Boosting: An Ensemble Learning Tool for Compound Classification and QSAR Modeling

Abstract
A classification and regression tool, J. H. Friedman's Stochastic Gradient Boosting (SGB), is applied to predicting a compound's quantitative or categorical biological activity based on a quantitative description of the compound's molecular structure. Stochastic Gradient Boosting is a procedure for building a sequence of models, for instance regression trees (as in this paper), whose outputs are combined to form a predicted quantity, either an estimate of the biological activity, or a class label to which a molecule belongs.
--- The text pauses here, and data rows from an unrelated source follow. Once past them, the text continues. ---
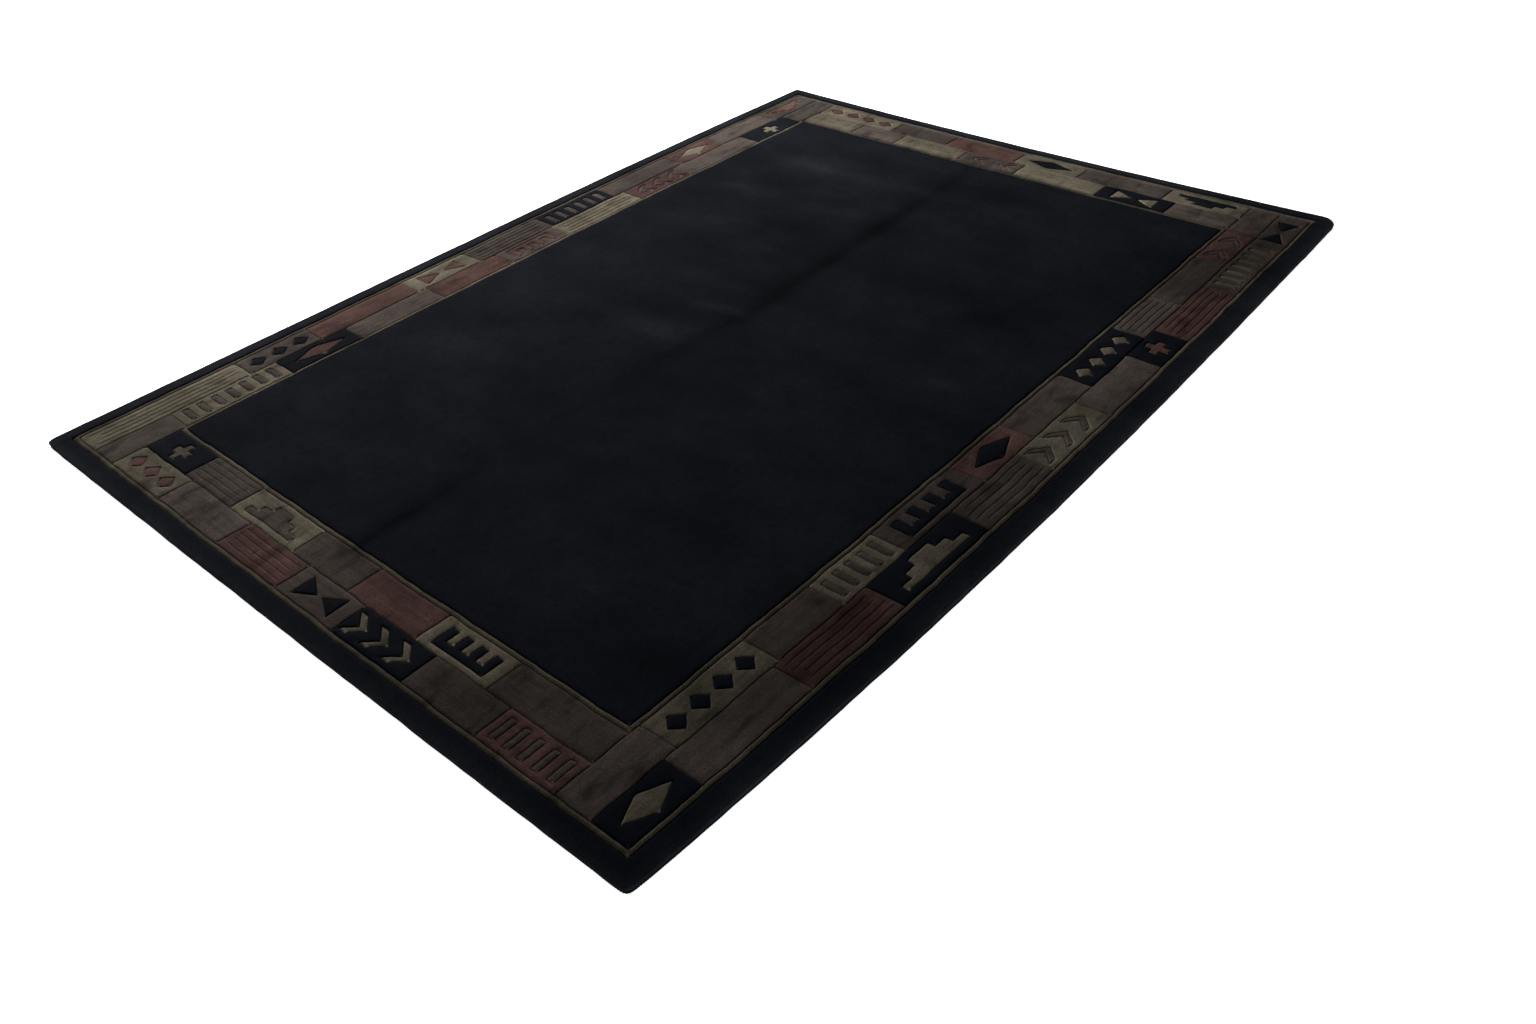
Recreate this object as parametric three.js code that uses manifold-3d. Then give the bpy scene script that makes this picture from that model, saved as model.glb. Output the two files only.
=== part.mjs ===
// A hand-knotted wool rug lying flat, millimetres, +Z up, underside on z = 0.
// It is one piece of knotted cloth: foundation, pile, overcast edge and turned-in ends are all one solid.
// +X runs along the long side and +Y along the short side, from the middle of the underside.
import * as THREE from 'three';
import { mergeVertices } from 'three/addons/utils/BufferGeometryUtils.js';
import Module from 'manifold-3d';

// Driving sizes of the cloth
const LENGTH = 2400;
const WIDTH = 1700;
const THICKNESS = 14;
const CORNER_RADIUS = 44;
// How square each corner is within its radius: 2 is a round corner, and more is squarer
const SQUARENESS = { nearLeft: 7.3, nearRight: 2.2, farLeft: 7.3, farRight: 11.2 };

// Carving: every colour is parted from its neighbour by a groove sheared into the pile.
// The main lines are cut deepest, so a lesser groove runs out into the wall of a deeper one.
const GROOVE_WIDTH = 4.5;
const GROOVE_DEPTHS = { guard: 3.6, row: 3.3, joint: 3.0, motif: 2.9 };
const GROOVE_ABOVE = 1.5;
const GROOVE_STEP = 300;

// Guard line: the narrow line of plain yarn along both edges of the patchwork
const GUARD_WIDTH = 10;
const OUTER_BAND = 39;
const FIELD_BAND = 205;

// Grid lines of the plain cloth: how far in from its edge, and the ones between, from its middle
const RIM_LINES = [0, 7, 17, 30, CORNER_RADIUS];
const GRID_ACROSS = [-600, -420, -260, -130, -40, 10, 40, 70, 130, 260, 420, 600];
const GRID_ALONG = [
  -960, -780, -600, -400, -200, -60, 60, 140, 230, 340, 440, 500, 560, 660, 760, 860, 1000];

// How each woven side bows outward at its fullest: the cloth as far as its middle, and the edge strip.
// skew moves the fullest place towards +X or +Y, or back where it is negative.
const SIDES = {
  near: { span: LENGTH, depth: WIDTH, whole: 9, strip: 18, skew: -0.4 },
  far: { span: LENGTH, depth: WIDTH, whole: 15, strip: -2, skew: 0.65 },
  left: { span: WIDTH, depth: LENGTH, whole: 10, strip: -7, skew: -0.1 },
  right: { span: WIDTH, depth: LENGTH, whole: -3, strip: -16, skew: 0 },
};
const STRIP_REACH = 90;

// The section of the edge, from the underside up: overcast selvedge, the nip above it, then the pile
const EDGE_SECTION = [
  { height: 0, inset: 3.2 },
  { height: 1.9, inset: 0.5 },
  { height: 4.2, inset: 2.4 },
  { height: 6.4, inset: 0.4 },
  { height: 9.6, inset: 0 },
  { height: 12.6, inset: 2.6 },
];
// The pile rounds over on the top too: how far in it reaches its full height, and what it lacks at the edge
const SHOULDER_REACH = 14;
const SHOULDER_DROP = 1.8;

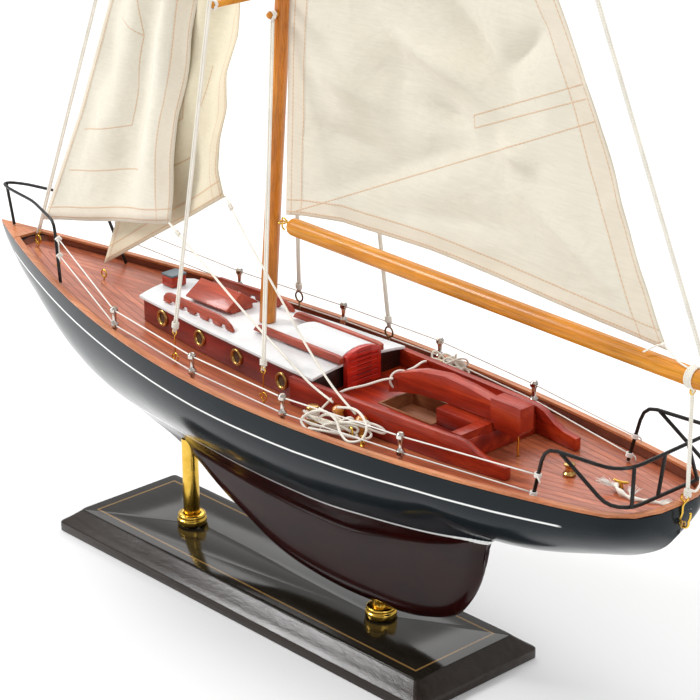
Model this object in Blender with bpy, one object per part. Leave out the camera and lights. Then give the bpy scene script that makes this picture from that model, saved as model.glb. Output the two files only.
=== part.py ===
"""Wooden display model of a classic sailing yacht with two headsails, on a plinth.

The bow points to -X, port is -Y and the mast stands up along +Z. The origin is on
the table under the middle of the model. Dimensions are in millimetres, and MM
turns them into metres. One body is the stand, hull and standing rig; the boom
swings about the gooseneck and the tiller turns about its brass pin.
"""

import math

import bmesh
import bpy
from mathutils import Vector

MM = 0.001
GAP = 0.3

# Hull: plan outline, sheer and centreline profile.
BOW_X = -285.5
STERN_X = 269.0
BEAM_HALF = 65.8
BEAM_X = 16.0
BOW_FULLNESS = 1.85
STERN_TAPER = 0.52
STERN_ROUND_X = 243.0
RAIL_LOW_X = 41.0
RAIL_LOW_Z = 148.7
BOW_RISE = 14.8
STERN_RISE = 5.8
RAIL_SEAT = 2.0
KEEL_LINE = [
    (-285.5, 161.5), (-281, 153), (-264, 135), (-228, 111), (-189, 88.5),
    (-150, 74), (-114, 65), (-94, 58), (-79, 50), (-52, 39), (-19, 27.5),
    (21, 22.5), (61, 23), (99, 27.5), (121, 37), (133, 52), (140, 69),
    (143, 86), (147, 90.5), (165, 94), (193, 101), (219, 109), (245, 118),
    (261, 128), (269, 138),
]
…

In particular, the SGB procedure builds a model in a stage-wise manner by fitting each tree to the gradient of a loss function: e.g., squared error for regression and binomial log-likelihood for classification. The values of the gradient are computed for each sample in the training set, but only a random sample of these gradients is used at each stage. (Friedman showed that the well-known boosting algorithm, AdaBoost of Freund and Schapire, could be considered as a particular case of SGB.) The SGB method is used to analyze 10 cheminformatics data sets, most of which are publicly available. The results show that SGB's performance is comparable to that of Random Forest, another ensemble learning method, and are generally competitive with or superior to those of other QSAR methods. The use of SGB's variable importance with partial dependence plots for model interpretation is also illustrated.